_EXERCISE TASK_
Work through the data line by line, gathering every line that has the word "materials".

_COLLECTED MATERIAL_

((

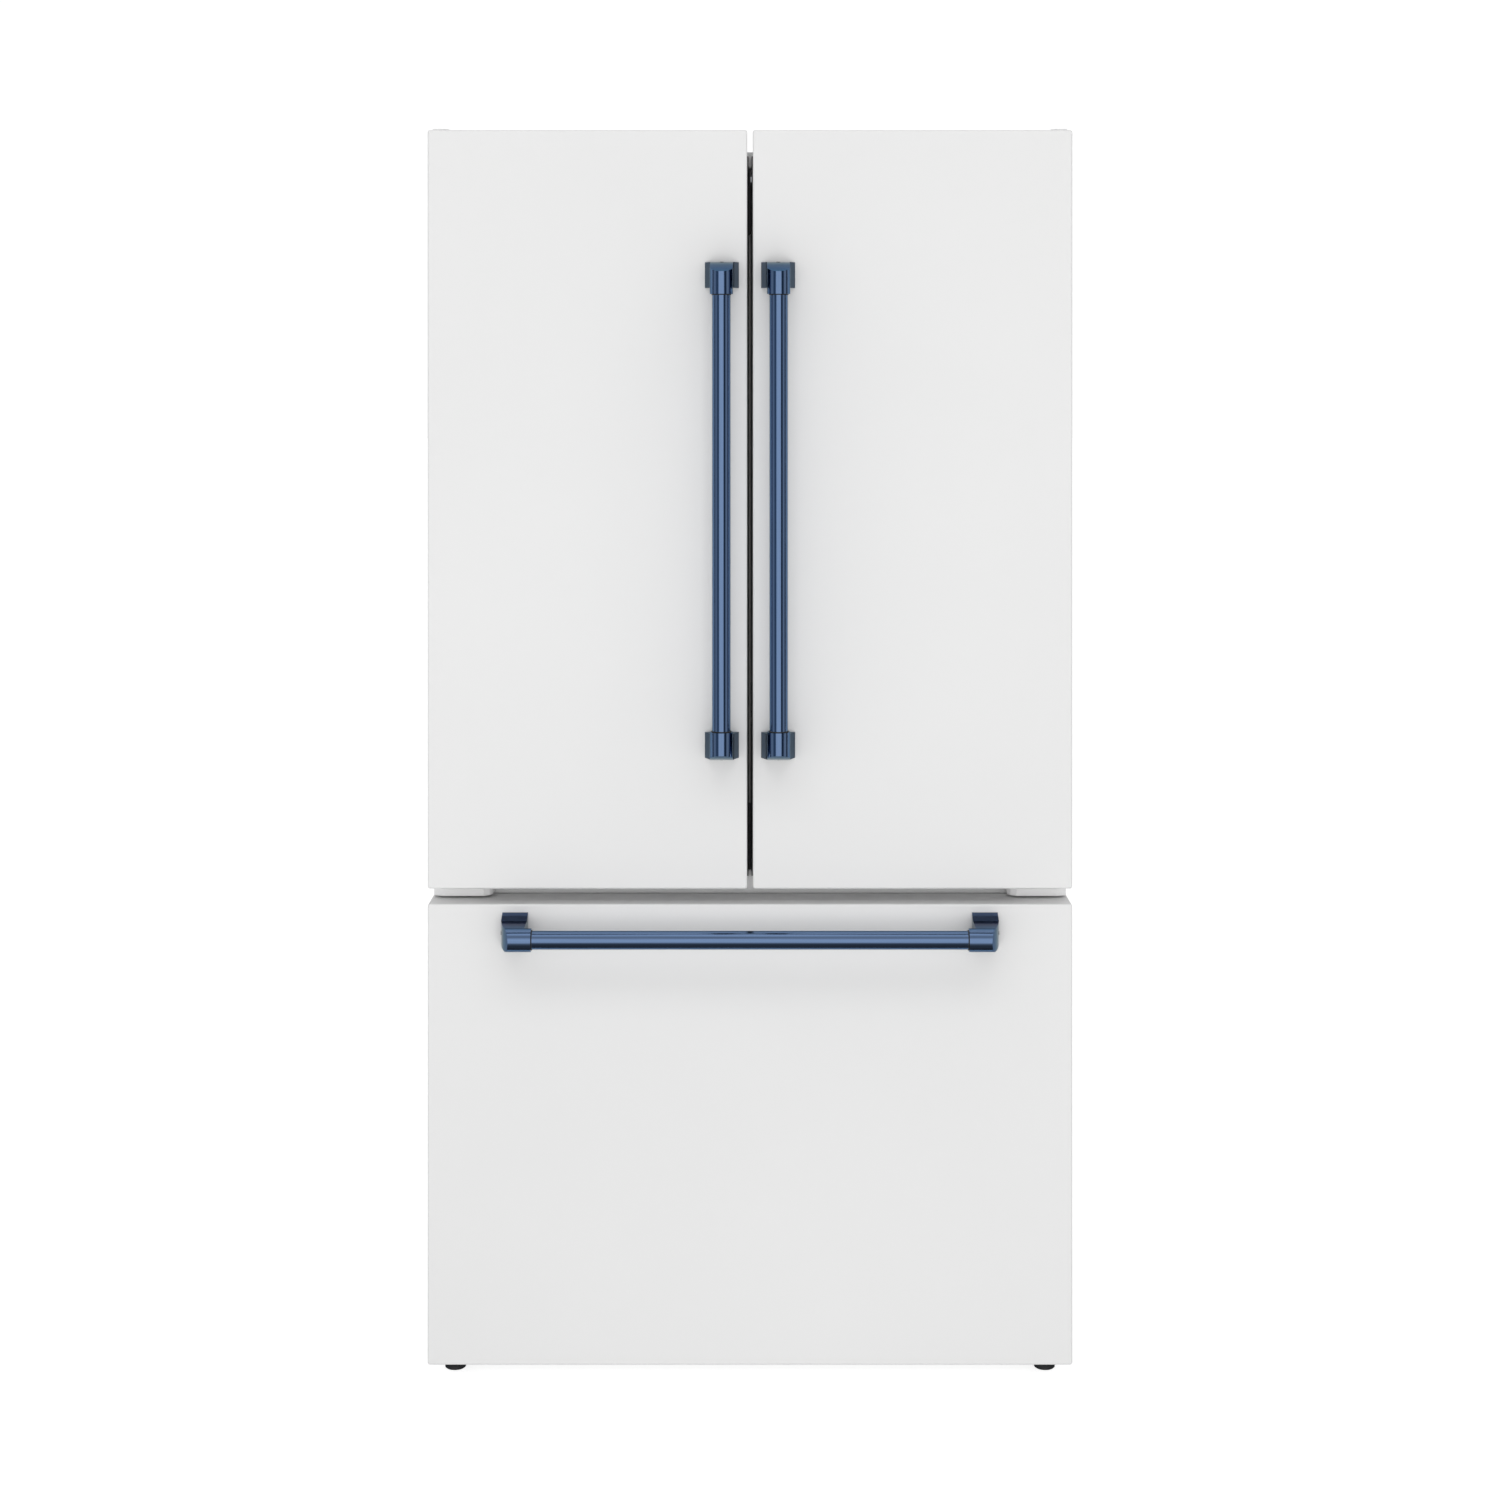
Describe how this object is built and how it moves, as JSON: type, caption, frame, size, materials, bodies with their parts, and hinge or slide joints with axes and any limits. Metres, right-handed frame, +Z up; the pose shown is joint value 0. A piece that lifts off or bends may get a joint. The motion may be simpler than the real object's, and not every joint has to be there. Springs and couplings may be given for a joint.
{
  "type": "french door refrigerator",
  "caption": "French door refrigerator with swinging upper doors, a folding centre mullion, a pull-out freezer drawer, bar handles, shelves, bins and crispers.",
  "frame": {"origin": "on the floor, under the middle of the overall box", "axes": "+X to the viewer's right when facing the doors, +Y towards the back, +Z up"},
  "size_m": [0.911, 0.764, 1.782],
  "materials": {
    "white_enamel": "satin",
    "cabinet_enamel": "satin",
    "galvanised": "spangled",
    "blue_metal": "brushed metallic",
    "hinge_white": "satin",
    "hinge_cover_plastic": "fine grain",
    "pin_steel": "turned",
    "liner_plastic": "smooth",
    "rim_plastic": "smooth",
    "clear_plastic": "clear",
    "frosted_plastic": "frosted",
    "shelf_glass": "tempered",
    "gasket_rubber": "matte",
    "mullion_plastic": "fine grain",
    "bracket_plastic": "moulded",
    "foam": "foamed",
    "compressor_black": "gloss",
    "condenser_black": "matt",
    "coil_aluminium": "fins",
    "fan_plastic": "moulded",
    "cover_board": "grained",
    "roller_plastic": "moulded",
    "foot_plastic": "moulded"
  },
  "bodies": {
    "cabinet": {"left_side_panel": "cabinet_enamel", "right_side_panel": "cabinet_enamel", "top_panel": "cabinet_enamel", "back_panel": "galvanised", "base_pan": "galvanised", "front_rails": "cabinet_enamel", "insulation_foam": "foam", "fresh_food_liner": "liner_plastic", "freezer_liner": "liner_plastic", "door_hinges": "hinge_white", "hinge_pins": "pin_steel", "hinge_covers": "hinge_cover_plastic", "glass_shelves": "shelf_glass", "shelf_frames": "rim_plastic", "shelf_ladders": "galvanised", "air_duct_cover": "liner_plastic", "crisper_cover": "shelf_glass", "freezer_outer_rails": "galvanised", "freezer_back_cover": "liner_plastic", "evaporator": "coil_aluminium", "compressor": "compressor_black", "condenser": "condenser_black", "machine_room_cover": "cover_board", "roller_axles": "pin_steel"},
    "left_door": {"left_door_panel": "white_enamel", "left_door_hinge_blocks": "bracket_plastic", "left_door_foam": "foam", "left_door_liner": "liner_plastic", "left_door_gasket": "gasket_rubber", "left_door_bins": "clear_plastic", "left_handle_bar": "blue_metal", "left_handle_brackets": "blue_metal", "mullion_hinges": "bracket_plastic"},
    "right_door": {"right_door_panel": "white_enamel", "right_door_hinge_blocks": "bracket_plastic", "right_door_foam": "foam", "right_door_liner": "liner_plastic", "right_door_gasket": "gasket_rubber", "right_door_bins": "clear_plastic", "right_handle_bar": "blue_metal", "right_handle_brackets": "blue_metal"},
    "mullion": {"flip_mullion": "mullion_plastic"},
    "freezer_drawer": {"drawer_panel": "white_enamel", "drawer_foam": "foam", "drawer_liner": "liner_plastic", "drawer_gasket": "gasket_rubber", "drawer_inner_rails": "galvanised", "drawer_handle_bar": "blue_metal", "drawer_handle_brackets": "blue_metal", "freezer_basket": "frosted_plastic"},
    "middle_rails": {"freezer_middle_rails": "galvanised"},
    "upper_tray": {"freezer_tray": "frosted_plastic"},
    "left_crisper": {"left_crisper": "clear_plastic"},
    "right_crisper": {"right_crisper": "clear_plastic"},
    "evaporator_fan": {"evaporator_fan": "fan_plastic"},
    "condenser_fan": {"condenser_fan": "fan_plastic"},
    "left_roller": {"left_roller": "roller_plastic"},
    "right_roller": {"right_roller": "roller_plastic"},
    "left_foot": {"left_foot": "foot_plastic"},
    "right_foot": {"right_foot": "foot_plastic"}
  },
  "joints": [
    {"name": "left_door_hinge", "type": "hinge", "parent": "cabinet", "child": "left_door", "pos_m": [-0.446, -0.25, 1.239], "axis": [0, 0, -1], "range_deg": [0, 120]},
    {"name": "right_door_hinge", "type": "hinge", "parent": "cabinet", "child": "right_door", "pos_m": [0.446, -0.25, 1.239], "axis": [0, 0, 1], "range_deg": [0, 120]},
    {"name": "mullion_fold", "type": "hinge", "parent": "left_door", "child": "mullion", "pos_m": [-0.04, -0.208, 1.22], "axis": [0, 0, 1], "range_deg": [0, 90]},
    {"name": "freezer_drawer_slide", "type": "slide", "parent": "cabinet", "child": "freezer_drawer", "axis": [0, -1, 0], "range_m": [0, 0.42]},
    {"name": "middle_rail_slide", "type": "slide", "parent": "cabinet", "child": "middle_rails", "axis": [0, -1, 0], "range_m": [0, 0.21]},
    {"name": "upper_tray_slide", "type": "slide", "parent": "freezer_drawer", "child": "upper_tray", "axis": [0, 1, 0], "range_m": [0, 0.14]},
    {"name": "left_crisper_slide", "type": "slide", "parent": "cabinet", "child": "left_crisper", "axis": [0, -1, 0], "range_m": [0, 0.07]},
    {"name": "right_crisper_slide", "type": "slide", "parent": "cabinet", "child": "right_crisper", "axis": [0, -1, 0], "range_m": [0, 0.07]},
    {"name": "evaporator_fan_spin", "type": "hinge", "parent": "cabinet", "child": "evaporator_fan", "pos_m": [0, 0.285, 0.596], "axis": [0, 1, 0], "continuous": true},
    {"name": "condenser_fan_spin", "type": "hinge", "parent": "cabinet", "child": "condenser_fan", "pos_m": [-0.06, 0.255, 0.15], "axis": [1, 0, 0], "continuous": true},
    {"name": "left_roller_spin", "type": "hinge", "parent": "cabinet", "child": "left_roller", "pos_m": [-0.4, 0.34, 0.02], "axis": [1, 0, 0], "continuous": true},
    {"name": "left_foot_turn", "type": "hinge", "parent": "cabinet", "child": "left_foot", "pos_m": [-0.424, -0.229, 0.01], "axis": [0, 0, 1], "continuous": true},
    {"name": "right_roller_spin", "type": "hinge", "parent": "cabinet", "child": "right_roller", "pos_m": [0.4, 0.34, 0.02], "axis": [1, 0, 0], "continuous": true},
    {"name": "right_foot_turn", "type": "hinge", "parent": "cabinet", "child": "right_foot", "pos_m": [0.424, -0.229, 0.01], "axis": [0, 0, 1], "continuous": true}
  ],
  "couplings": [
    {"joint": "mullion_fold", "follows": "left_door_hinge", "ratio": 0.75},
    {"joint": "middle_rail_slide", "follows": "freezer_drawer_slide", "ratio": 0.5}
  ]
}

))

_SOLUTION TO THE EXERCISE_
Describe how this object is built and how it moves, as JSON: type, caption, frame, size, materials, bodies with their parts, and hinge or slide joints with axes and any limits. Metres, right-handed frame, +Z up; the pose shown is joint value 0. A piece that lifts off or bends may get a joint. The motion may be simpler than the real object's, and not every joint has to be there. Springs and couplings may be given for a joint.
  "materials": {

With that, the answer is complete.